As it happens, I do not believe Hammersmith's prices could be undercut. It is actually one of the cheapest units in the country. But what will be the consequence of another clinic on our doorstep? First, there will be another IVF unit in London - which, frankly, is unnecessary. Second, within a year or two, this unit will become unprofitable and close down - but not before considerable NHS resources have been spent on commissioning it and maintaining its staff, and not before far more patients than necessary are likely to have failed a treatment that would have been better administered in the larger unit.

IVF is a relatively minor, rather uncommon treatment, but this experience of threatened waste and the destroyed hopes of ordinary patients is a model for what is happening in the NHS in many different areas. The internal market is increasingly failing to provide the best treatment and wasting ever bigger sums of money.
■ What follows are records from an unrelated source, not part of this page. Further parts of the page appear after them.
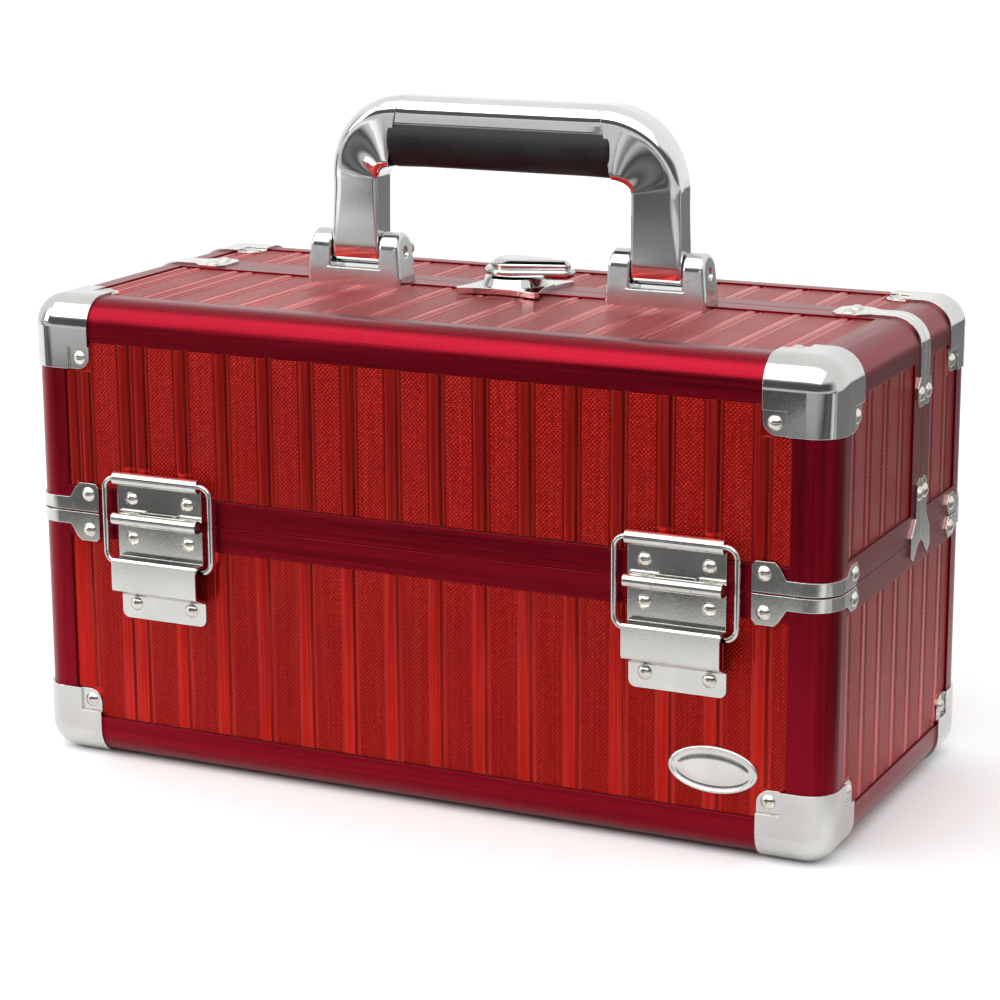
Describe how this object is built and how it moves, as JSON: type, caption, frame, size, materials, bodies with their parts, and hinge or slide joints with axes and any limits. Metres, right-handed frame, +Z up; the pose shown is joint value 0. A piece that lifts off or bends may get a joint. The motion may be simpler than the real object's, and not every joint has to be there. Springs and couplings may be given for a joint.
{
  "type": "makeup train case",
  "caption": "Hard makeup case with two top lids that swing apart on stop hinges, drawing out level trays, a folding handle, a turn latch and capped corners.",
  "frame": {"origin": "centre of the bottom of the bounding box, on the surface the case stands on", "axes": "+Z up, +X along the case's width, -Y is the front"},
  "size_m": [0.373, 0.1908, 0.2883],
  "materials": {
    "red_panel": "red embossed laminate, satin",
    "red_extrusion": "crimson anodised, fine brushed lines",
    "nickel": "bright nickel plated sheet steel",
    "chrome": "polished",
    "cast": "polished die casting",
    "wire": "bright wire",
    "rivet": "nickel plated domed rivets",
    "grip": "matt black sleeve",
    "bumper": "natural rubber",
    "lining": "black brushed lining",
    "tray": "black moulded tray",
    "arm": "zinc plated strip",
    "badge": "brushed oval with a raised bright rim"
  },
  "bodies": {
    "base": {"base_front_panel": "red_panel", "base_rear_panel": "red_panel", "base_end_panels": "red_panel", "base_bottom_panel": "red_panel", "base_floor_lining": "lining", "base_bottom_extrusions": "red_extrusion", "base_corner_posts": "red_extrusion", "base_rim_rails": "red_extrusion", "base_corner_caps": "nickel", "base_seam_brackets": "nickel", "stop_hinge_base_leaves": "nickel", "stop_hinge_pins": "wire", "badge": "badge", "tray_arm_studs": "arm", "base_rivets": "rivet"},
    "front_lid": {"front_lid_front_panel": "red_panel", "front_lid_top_panel": "red_panel", "front_lid_end_panels": "red_panel", "front_lid_edge_extrusions": "red_extrusion", "front_lid_rim_rails": "red_extrusion", "front_lid_lining": "lining", "front_lid_corner_caps": "nickel", "front_lid_seam_brackets": "nickel", "front_lid_split_straps": "nickel", "front_hinge_lid_leaves": "nickel", "front_lid_rivets": "rivet", "front_lid_tray_studs": "arm", "handle_brackets": "cast", "handle_pivot_pins": "wire", "handle_bumpers": "bumper", "latch_plate": "chrome", "latch_dish": "chrome"},
    "rear_lid": {"rear_lid_back_panel": "red_panel", "rear_lid_top_panel": "red_panel", "rear_lid_end_panels": "red_panel", "rear_lid_edge_extrusions": "red_extrusion", "rear_lid_rim_rails": "red_extrusion", "rear_lid_lining": "lining", "rear_lid_corner_caps": "nickel", "rear_lid_seam_brackets": "nickel", "rear_lid_split_straps": "nickel", "rear_hinge_lid_leaves": "nickel", "rear_lid_rivets": "rivet", "rear_lid_tray_studs": "arm", "latch_keeper_plate": "chrome"},
    "handle": {"handle_arch": "chrome", "handle_grip": "grip"},
    "latch": {"latch_knob": "chrome", "latch_shaft_cam": "arm"},
    "key_core": {"latch_key_core": "wire"},
    "ring_front_left": {"stop_ring_front_left": "wire"},
    "ring_front_right": {"stop_ring_front_right": "wire"},
    "ring_rear_left": {"stop_ring_rear_left": "wire"},
    "ring_rear_right": {"stop_ring_rear_right": "wire"},
    "front_long_arms": {"front_long_arms": "arm"},
    "front_short_arms": {"front_short_arms": "arm"},
    "rear_arms": {"rear_arms": "arm"},
    "front_upper_tray": {"front_upper_tray": "tray"},
    "front_lower_tray": {"front_lower_tray": "tray"},
    "rear_tray": {"rear_tray": "tray"}
  },
  "joints": [
    {"name": "front_lid_hinge", "type": "hinge", "parent": "base", "child": "front_lid", "pos_m": [0, -0.092, 0.112], "axis": [1, 0, 0], "range_deg": [0, 90]},
    {"name": "rear_lid_hinge", "type": "hinge", "parent": "base", "child": "rear_lid", "pos_m": [0, 0.092, 0.112], "axis": [-1, 0, 0], "range_deg": [0, 90]},
    {"name": "handle_fold", "type": "hinge", "parent": "front_lid", "child": "handle", "pos_m": [0, 0.009, 0.219], "axis": [1, 0, 0], "range_deg": [-80, 80]},
    {"name": "latch_turn", "type": "hinge", "parent": "front_lid", "child": "latch", "pos_m": [0, 0.0165, 0.211], "axis": [0, 0, 1], "range_deg": [0, 90]},
    {"name": "key_turn", "type": "hinge", "parent": "latch", "child": "key_core", "pos_m": [0, 0.0165, 0.211], "axis": [0, 0, 1], "range_deg": [0, 90]},
    {"name": "ring_front_left_swing", "type": "hinge", "parent": "front_lid", "child": "ring_front_left", "pos_m": [0, -0.0902, 0.1295], "axis": [1, 0, 0], "range_deg": [-60, 0]},
    {"name": "ring_rear_left_swing", "type": "hinge", "parent": "rear_lid", "child": "ring_rear_left", "pos_m": [0, 0.0902, 0.1295], "axis": [-1, 0, 0], "range_deg": [-60, 0]},
    {"name": "ring_front_right_swing", "type": "hinge", "parent": "front_lid", "child": "ring_front_right", "pos_m": [0, -0.0902, 0.1295], "axis": [1, 0, 0], "range_deg": [-60, 0]},
    {"name": "ring_rear_right_swing", "type": "hinge", "parent": "rear_lid", "child": "ring_rear_right", "pos_m": [0, 0.0902, 0.1295], "axis": [-1, 0, 0], "range_deg": [-60, 0]},
    {"name": "front_long_arms_swing", "type": "hinge", "parent": "base", "child": "front_long_arms", "pos_m": [0, -0.04, 0.1105], "axis": [1, 0, 0], "range_deg": [0, 90]},
    {"name": "front_short_arms_swing", "type": "hinge", "parent": "base", "child": "front_short_arms", "pos_m": [0, -0.074, 0.1105], "axis": [1, 0, 0], "range_deg": [0, 90]},
    {"name": "front_upper_tray_level", "type": "hinge", "parent": "front_long_arms", "child": "front_upper_tray", "pos_m": [0, 0.01, 0.1605], "axis": [1, 0, 0], "range_deg": [-90, 0]},
    {"name": "front_lower_tray_level", "type": "hinge", "parent": "front_long_arms", "child": "front_lower_tray", "pos_m": [0, -0.015, 0.1355], "axis": [1, 0, 0], "range_deg": [-90, 0]},
    {"name": "rear_arms_swing", "type": "hinge", "parent": "base", "child": "rear_arms", "pos_m": [0, 0.07, 0.1105], "axis": [-1, 0, 0], "range_deg": [0, 90]},
    {"name": "rear_tray_level", "type": "hinge", "parent": "rear_arms", "child": "rear_tray", "pos_m": [0, 0.04, 0.1405], "axis": [-1, 0, 0], "range_deg": [-90, 0]}
  ],
  "couplings": [
    {"joint": "ring_front_left_swing", "follows": "front_lid_hinge", "ratio": -0.6433},
    {"joint": "ring_rear_left_swing", "follows": "rear_lid_hinge", "ratio": -0.6433},
    {"joint": "ring_front_right_swing", "follows": "front_lid_hinge", "ratio": -0.6433},
    {"joint": "ring_rear_right_swing", "follows": "rear_lid_hinge", "ratio": -0.6433},
    {"joint": "front_long_arms_swing", "follows": "front_lid_hinge", "ratio": 1},
    {"joint": "front_short_arms_swing", "follows": "front_lid_hinge", "ratio": 1},
    {"joint": "front_upper_tray_level", "follows": "front_lid_hinge", "ratio": -1},
    {"joint": "front_lower_tray_level", "follows": "front_lid_hinge", "ratio": -1},
    {"joint": "rear_arms_swing", "follows": "rear_lid_hinge", "ratio": 1},
    {"joint": "rear_tray_level", "follows": "rear_lid_hinge", "ratio": -1}
  ]
}
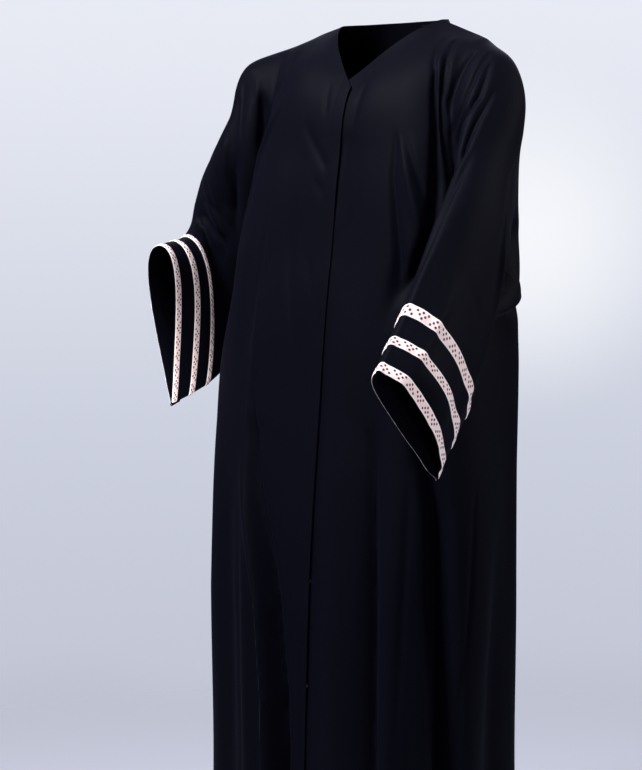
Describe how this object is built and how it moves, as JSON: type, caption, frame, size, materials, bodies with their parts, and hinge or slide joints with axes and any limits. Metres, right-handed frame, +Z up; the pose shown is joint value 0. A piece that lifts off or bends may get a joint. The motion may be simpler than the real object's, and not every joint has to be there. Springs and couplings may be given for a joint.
{
  "type": "abaya",
  "caption": "Long loose open-fronted abaya with a shallow V neck, hidden front fastening and wide bell sleeves with ribbon round the cuffs.",
  "frame": {"origin": "middle of the neck opening, level with the inner ends of the two shoulder seams, where the wearer's neck and shoulders hold the garment", "axes": "+Z up, -Y out of the wearer's front, +X towards the wearer's left"},
  "size_m": [0.6533, 0.4808, 1.4263],
  "materials": {
    "crepe": "matte",
    "ribbon": "matte",
    "stud": "satin"
  },
  "bodies": {
    "root": {"front_right": "crepe", "front_left": "crepe", "back": "crepe", "sleeve_right": "crepe", "sleeve_left": "crepe", "front_band": "crepe", "ribbon_right_cuff": "ribbon", "ribbon_right_middle": "ribbon", "ribbon_right_upper": "ribbon", "ribbon_left_cuff": "ribbon", "ribbon_left_middle": "ribbon", "ribbon_left_upper": "ribbon", "stud_upper": "stud", "stud_lower": "stud"}
  },
  "joints": []
}
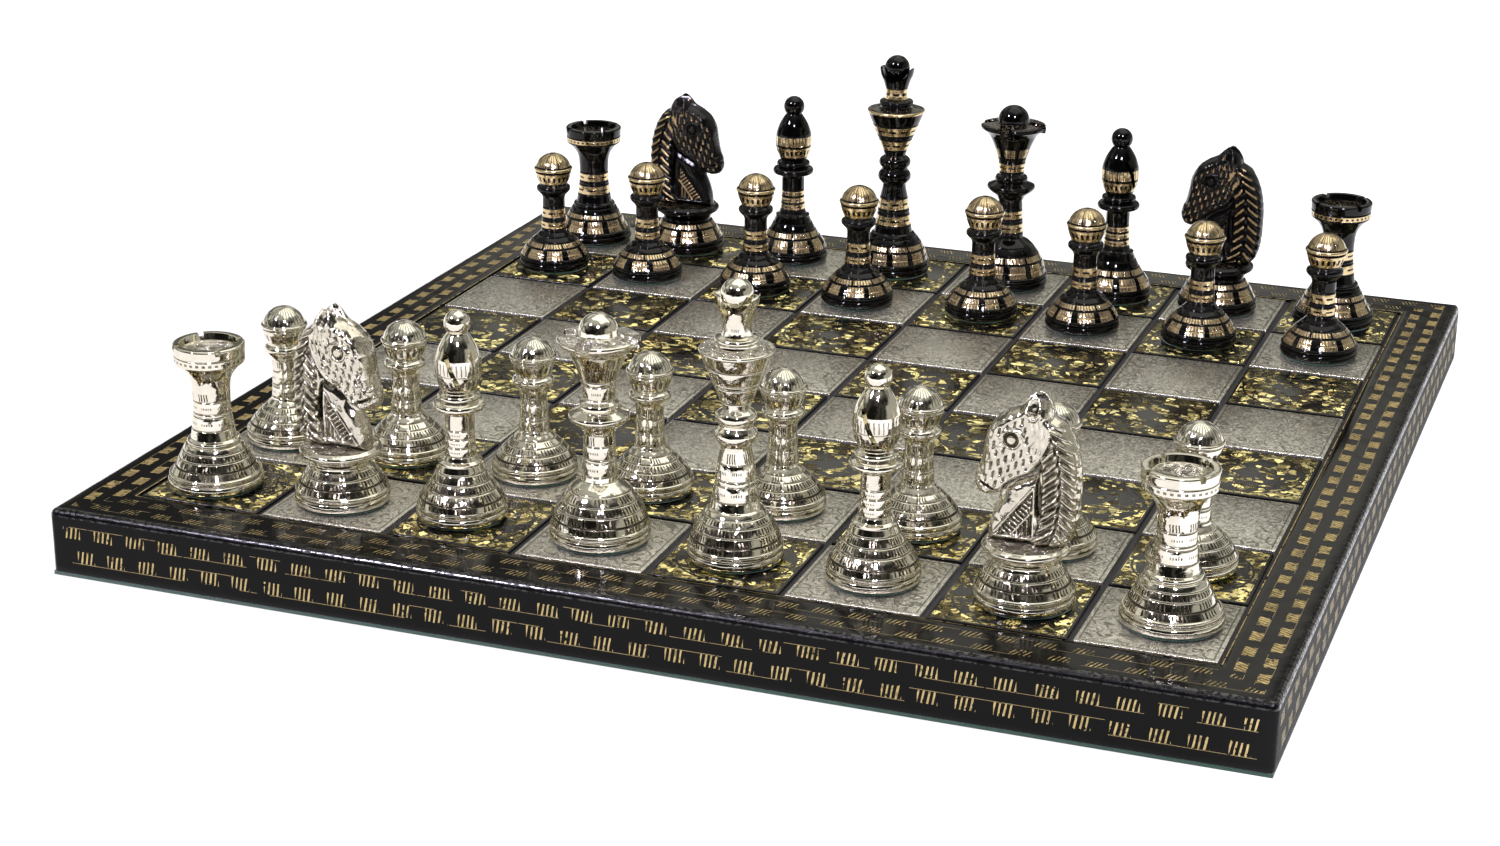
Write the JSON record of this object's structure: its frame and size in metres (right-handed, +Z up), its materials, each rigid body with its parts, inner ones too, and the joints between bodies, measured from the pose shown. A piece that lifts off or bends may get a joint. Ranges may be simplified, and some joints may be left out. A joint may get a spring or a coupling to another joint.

This country has a health service envied around the world. Apart from its ability to deliver high standards of medicine, it has consistently been at the forefront of developing medical techniques and treatments.

Given the pre-eminence of British medicine, then, why has our Government more or less completed the introduction of so radical a reform? The fact is that the system was creaking. It was economically wasteful at a time when the costs of delivering high-quality care were rising; it was often unaccountable to consumers and unprepared to audit its results; waiting lists were sometimes overlong and the general surroundings for patients often well below the standard acceptable in a civilised society.

The Government established the internal market to counteract these problems. Local health "purchasers", with responsibility for the care of their local populace, were given a pot of money to "buy" the most appropriate medicine for their people from "providers". These, mostly the local general hospitals, were able to compete with each other to "sell" their clinical wares. This reform, whose impact and implications are still barely understood by at least 95 per cent of the patients I see in clinics (and by a surprising number of my own colleagues), was revolutionary.

The internal market has ensured to some extent that providing hospitals have improved efficiency: waiting lists are a bit shorter; hospitals tend to be brighter and more anxious to please. But there is a growing awareness that the internal market is damaging much of the real fabric and core of the NHS.

Centres of excellence, such as my own, used to be able to offer specialist medicine at the highest level to patients from Aberdeen, Belfast or Bury. Now you can live on one side of the street in London under one health authority and get treatment, or live on the other side - under a different authority - and not get treatment.

This fundamental inequality goes against the whole concept of the NHS. The ability of centres of excellence to undertake large numbers of specialist procedures generated clinical research that was the envy of all our American colleagues. It also led to excellent training for junior staff, who received the best clinical education in the world. This excellence influenced care in all centres distant from the regional or teaching hospital.

This is part of Tony Blair's vision for the future. He recognises that regional centres, threatened and weakened by the Government, should play a leading role in reshaping the NHS under new Labour. Such centres provide a cost-effective and excellent way of providing what is best in British medicine.

By connecting them to the Information Superhighway, using it to transmit any material that can be digitised from doctor to doctor (X-rays, monitored traces and ultrasound, for example) and by linking live operations, they would have a new role in improving treatment and education, as well as increasing standards for the next century.

Robert Winston is professor of fertility studies at Hammersmith Hospital.